====== MATERIAL FOR THIS EXERCISE ======
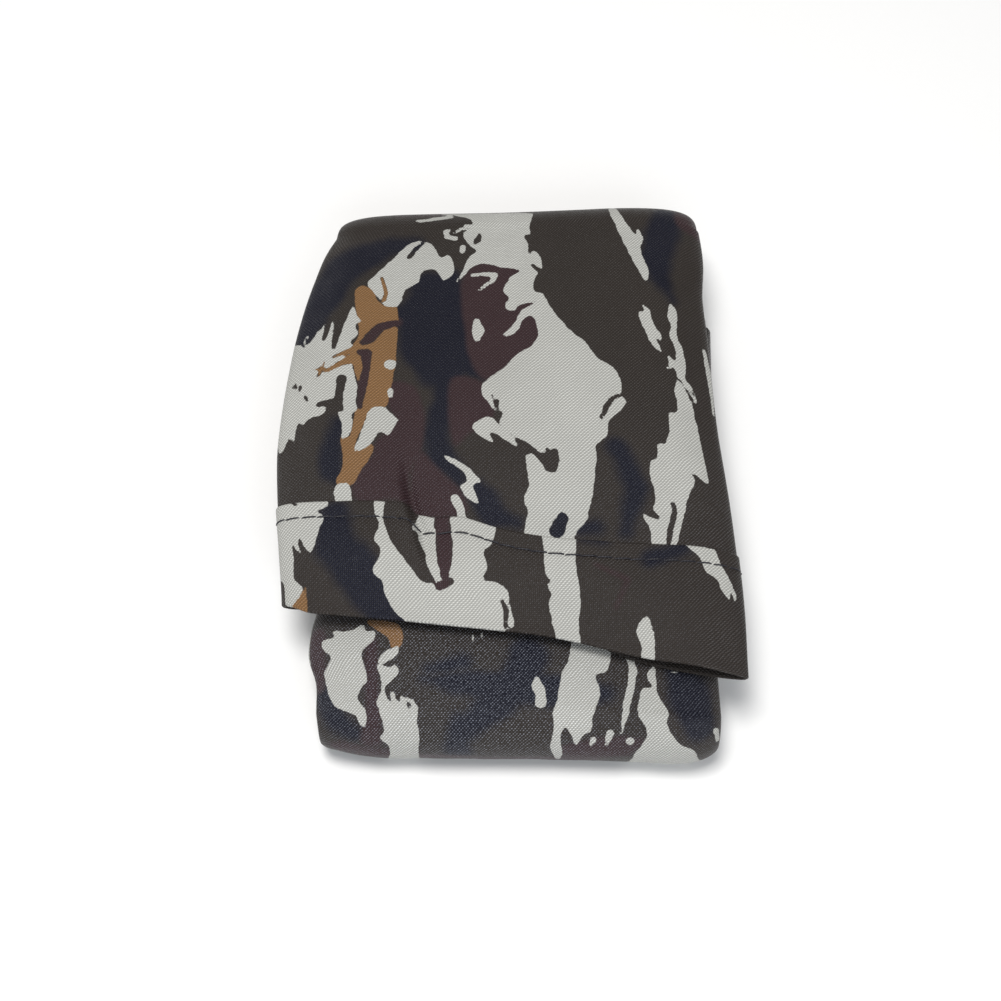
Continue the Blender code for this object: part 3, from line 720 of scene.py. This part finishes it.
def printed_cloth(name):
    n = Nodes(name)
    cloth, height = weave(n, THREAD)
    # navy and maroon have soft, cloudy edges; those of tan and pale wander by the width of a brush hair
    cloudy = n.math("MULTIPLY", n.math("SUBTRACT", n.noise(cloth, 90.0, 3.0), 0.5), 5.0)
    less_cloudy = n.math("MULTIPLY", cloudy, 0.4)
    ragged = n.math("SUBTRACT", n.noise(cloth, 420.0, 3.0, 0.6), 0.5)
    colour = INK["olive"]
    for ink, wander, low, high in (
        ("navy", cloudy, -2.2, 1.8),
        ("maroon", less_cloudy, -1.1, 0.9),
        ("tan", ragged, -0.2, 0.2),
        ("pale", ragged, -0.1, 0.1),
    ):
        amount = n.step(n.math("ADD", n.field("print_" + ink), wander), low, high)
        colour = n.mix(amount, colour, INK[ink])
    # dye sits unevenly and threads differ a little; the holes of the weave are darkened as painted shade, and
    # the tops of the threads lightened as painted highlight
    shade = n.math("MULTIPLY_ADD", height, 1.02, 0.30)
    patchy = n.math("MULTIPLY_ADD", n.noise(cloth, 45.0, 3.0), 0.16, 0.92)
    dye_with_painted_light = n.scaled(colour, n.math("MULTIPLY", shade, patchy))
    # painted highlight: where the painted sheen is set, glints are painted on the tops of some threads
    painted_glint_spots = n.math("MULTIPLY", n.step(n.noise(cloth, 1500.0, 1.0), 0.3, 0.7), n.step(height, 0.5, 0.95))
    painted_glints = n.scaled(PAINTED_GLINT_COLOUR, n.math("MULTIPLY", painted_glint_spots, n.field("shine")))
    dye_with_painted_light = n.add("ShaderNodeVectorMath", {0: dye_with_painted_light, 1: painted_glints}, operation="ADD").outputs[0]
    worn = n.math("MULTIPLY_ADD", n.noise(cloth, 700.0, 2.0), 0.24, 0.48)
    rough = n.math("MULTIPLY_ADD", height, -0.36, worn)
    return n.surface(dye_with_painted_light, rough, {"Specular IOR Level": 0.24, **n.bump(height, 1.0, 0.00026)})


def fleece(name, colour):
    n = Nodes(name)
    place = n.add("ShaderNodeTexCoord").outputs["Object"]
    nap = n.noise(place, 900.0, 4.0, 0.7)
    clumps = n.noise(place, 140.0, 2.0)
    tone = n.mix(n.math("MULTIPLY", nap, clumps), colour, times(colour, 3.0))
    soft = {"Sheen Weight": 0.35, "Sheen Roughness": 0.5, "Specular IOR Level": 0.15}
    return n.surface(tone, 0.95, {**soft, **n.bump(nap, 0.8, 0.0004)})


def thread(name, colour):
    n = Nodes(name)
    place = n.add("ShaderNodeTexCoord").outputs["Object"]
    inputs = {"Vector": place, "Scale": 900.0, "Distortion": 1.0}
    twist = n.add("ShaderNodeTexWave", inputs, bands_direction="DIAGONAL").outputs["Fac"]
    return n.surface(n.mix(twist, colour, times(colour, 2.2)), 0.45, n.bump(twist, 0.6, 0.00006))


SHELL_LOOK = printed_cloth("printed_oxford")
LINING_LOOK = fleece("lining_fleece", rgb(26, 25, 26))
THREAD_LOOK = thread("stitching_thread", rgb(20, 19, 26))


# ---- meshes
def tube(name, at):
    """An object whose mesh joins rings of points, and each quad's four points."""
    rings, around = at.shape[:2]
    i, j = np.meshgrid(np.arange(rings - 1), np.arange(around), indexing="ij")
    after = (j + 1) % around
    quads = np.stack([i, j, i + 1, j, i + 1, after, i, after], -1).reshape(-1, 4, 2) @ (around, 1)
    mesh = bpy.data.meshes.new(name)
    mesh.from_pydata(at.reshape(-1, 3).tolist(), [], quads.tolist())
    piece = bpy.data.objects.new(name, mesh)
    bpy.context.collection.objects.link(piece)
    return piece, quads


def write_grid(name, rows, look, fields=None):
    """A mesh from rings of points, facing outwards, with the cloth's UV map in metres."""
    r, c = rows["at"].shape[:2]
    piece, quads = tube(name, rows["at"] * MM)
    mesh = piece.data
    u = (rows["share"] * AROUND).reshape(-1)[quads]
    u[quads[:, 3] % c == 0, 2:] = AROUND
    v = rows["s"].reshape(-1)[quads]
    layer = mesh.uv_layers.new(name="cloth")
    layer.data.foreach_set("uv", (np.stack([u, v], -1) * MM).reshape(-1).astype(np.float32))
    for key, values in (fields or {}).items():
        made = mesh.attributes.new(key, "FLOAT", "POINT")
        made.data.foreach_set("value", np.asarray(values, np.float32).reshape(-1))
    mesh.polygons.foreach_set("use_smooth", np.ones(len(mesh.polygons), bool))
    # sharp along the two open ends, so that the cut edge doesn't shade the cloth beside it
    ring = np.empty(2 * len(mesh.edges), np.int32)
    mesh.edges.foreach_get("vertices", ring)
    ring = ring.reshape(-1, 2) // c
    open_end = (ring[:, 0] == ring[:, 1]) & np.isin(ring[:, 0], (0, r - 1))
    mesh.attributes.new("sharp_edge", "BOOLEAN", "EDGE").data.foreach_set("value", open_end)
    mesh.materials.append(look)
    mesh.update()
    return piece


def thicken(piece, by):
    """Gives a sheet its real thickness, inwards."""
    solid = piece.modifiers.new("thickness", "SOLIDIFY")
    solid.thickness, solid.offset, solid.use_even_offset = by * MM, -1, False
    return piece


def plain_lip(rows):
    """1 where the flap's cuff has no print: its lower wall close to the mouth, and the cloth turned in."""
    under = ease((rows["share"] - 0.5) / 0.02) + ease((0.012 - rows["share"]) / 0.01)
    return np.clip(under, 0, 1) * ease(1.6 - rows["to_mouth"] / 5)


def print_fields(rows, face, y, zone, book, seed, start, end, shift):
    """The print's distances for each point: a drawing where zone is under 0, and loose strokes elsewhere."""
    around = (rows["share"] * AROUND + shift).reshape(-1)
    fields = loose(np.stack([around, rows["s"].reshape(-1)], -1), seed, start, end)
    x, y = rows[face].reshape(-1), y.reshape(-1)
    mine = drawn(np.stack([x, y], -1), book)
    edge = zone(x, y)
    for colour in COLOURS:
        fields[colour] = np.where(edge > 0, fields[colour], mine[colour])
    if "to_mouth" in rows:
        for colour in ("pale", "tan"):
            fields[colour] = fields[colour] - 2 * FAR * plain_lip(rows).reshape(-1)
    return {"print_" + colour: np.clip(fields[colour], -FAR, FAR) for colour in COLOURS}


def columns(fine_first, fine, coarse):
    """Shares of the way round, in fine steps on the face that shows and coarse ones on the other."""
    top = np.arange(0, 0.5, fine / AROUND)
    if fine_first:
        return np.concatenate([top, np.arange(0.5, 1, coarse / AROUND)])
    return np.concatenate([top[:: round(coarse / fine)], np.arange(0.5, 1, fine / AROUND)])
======
====== MATERIAL FOR THIS EXERCISE ======
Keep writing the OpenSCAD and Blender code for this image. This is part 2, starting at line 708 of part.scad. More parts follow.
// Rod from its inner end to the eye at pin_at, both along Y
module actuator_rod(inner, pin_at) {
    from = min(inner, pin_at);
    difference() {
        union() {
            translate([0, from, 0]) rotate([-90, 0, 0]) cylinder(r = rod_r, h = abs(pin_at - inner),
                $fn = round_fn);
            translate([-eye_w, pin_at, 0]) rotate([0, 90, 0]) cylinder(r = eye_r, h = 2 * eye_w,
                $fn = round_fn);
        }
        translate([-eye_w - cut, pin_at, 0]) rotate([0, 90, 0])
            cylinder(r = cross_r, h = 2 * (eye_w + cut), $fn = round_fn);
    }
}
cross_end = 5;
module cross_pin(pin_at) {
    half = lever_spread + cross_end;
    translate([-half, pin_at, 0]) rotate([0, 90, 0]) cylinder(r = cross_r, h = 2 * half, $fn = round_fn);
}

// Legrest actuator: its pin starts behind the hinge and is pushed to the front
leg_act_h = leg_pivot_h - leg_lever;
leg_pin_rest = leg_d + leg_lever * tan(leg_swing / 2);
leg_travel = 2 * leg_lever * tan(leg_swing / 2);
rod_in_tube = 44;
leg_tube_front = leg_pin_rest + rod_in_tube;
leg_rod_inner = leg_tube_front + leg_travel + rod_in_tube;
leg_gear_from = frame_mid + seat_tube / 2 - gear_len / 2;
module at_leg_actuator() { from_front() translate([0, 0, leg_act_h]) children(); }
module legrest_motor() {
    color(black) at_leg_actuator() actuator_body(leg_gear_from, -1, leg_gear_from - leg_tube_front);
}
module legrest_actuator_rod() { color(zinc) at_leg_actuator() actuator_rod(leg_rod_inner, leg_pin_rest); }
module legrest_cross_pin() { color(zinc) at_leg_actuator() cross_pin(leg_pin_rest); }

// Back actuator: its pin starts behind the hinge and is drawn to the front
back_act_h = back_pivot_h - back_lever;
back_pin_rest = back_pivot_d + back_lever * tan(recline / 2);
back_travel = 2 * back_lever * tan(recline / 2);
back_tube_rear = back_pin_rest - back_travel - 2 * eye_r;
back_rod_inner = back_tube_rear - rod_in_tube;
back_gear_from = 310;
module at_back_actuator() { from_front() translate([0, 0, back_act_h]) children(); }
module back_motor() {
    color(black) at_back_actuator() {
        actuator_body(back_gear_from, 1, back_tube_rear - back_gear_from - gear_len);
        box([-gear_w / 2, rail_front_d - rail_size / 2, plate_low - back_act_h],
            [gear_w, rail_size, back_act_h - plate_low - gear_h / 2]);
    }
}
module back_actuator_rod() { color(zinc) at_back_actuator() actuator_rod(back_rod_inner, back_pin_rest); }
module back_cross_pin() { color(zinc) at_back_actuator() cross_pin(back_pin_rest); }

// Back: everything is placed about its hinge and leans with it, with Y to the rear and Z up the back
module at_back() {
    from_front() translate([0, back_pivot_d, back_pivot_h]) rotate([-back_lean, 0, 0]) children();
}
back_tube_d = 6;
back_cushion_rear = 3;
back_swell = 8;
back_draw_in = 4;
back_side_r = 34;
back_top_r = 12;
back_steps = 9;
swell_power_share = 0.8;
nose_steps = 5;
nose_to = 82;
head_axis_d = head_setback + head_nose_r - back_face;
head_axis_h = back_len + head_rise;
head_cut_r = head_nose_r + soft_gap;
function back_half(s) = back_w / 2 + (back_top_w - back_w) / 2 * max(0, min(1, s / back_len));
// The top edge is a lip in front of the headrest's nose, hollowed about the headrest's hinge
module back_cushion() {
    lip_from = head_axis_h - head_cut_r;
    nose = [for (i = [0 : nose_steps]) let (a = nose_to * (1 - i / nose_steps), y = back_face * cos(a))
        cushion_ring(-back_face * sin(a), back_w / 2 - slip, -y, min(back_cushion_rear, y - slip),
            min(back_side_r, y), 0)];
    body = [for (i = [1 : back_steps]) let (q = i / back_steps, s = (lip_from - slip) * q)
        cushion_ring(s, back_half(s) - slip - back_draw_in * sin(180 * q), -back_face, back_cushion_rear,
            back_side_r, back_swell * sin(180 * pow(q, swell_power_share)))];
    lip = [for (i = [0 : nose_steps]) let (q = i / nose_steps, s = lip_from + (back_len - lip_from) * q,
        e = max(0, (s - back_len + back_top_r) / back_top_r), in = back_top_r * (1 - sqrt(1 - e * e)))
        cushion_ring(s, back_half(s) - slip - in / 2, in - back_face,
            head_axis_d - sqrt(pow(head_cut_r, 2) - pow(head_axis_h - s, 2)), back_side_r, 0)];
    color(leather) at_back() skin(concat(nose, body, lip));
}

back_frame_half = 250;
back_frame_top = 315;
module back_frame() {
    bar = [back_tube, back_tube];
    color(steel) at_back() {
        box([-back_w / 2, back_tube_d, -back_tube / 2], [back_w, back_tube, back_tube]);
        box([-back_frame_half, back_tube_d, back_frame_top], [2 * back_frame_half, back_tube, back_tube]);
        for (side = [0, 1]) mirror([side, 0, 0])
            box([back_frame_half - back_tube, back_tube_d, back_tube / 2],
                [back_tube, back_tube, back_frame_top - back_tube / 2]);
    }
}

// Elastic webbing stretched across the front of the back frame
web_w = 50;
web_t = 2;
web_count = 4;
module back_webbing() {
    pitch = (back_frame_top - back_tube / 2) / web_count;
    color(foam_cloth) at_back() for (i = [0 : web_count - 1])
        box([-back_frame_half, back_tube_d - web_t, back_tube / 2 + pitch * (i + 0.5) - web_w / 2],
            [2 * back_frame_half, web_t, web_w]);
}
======
WHAT IS BEING ASKED:
Exactly how many lines of the material contain the word "Blender"? Write the number alone.

EXERCISE SOLUTION:
2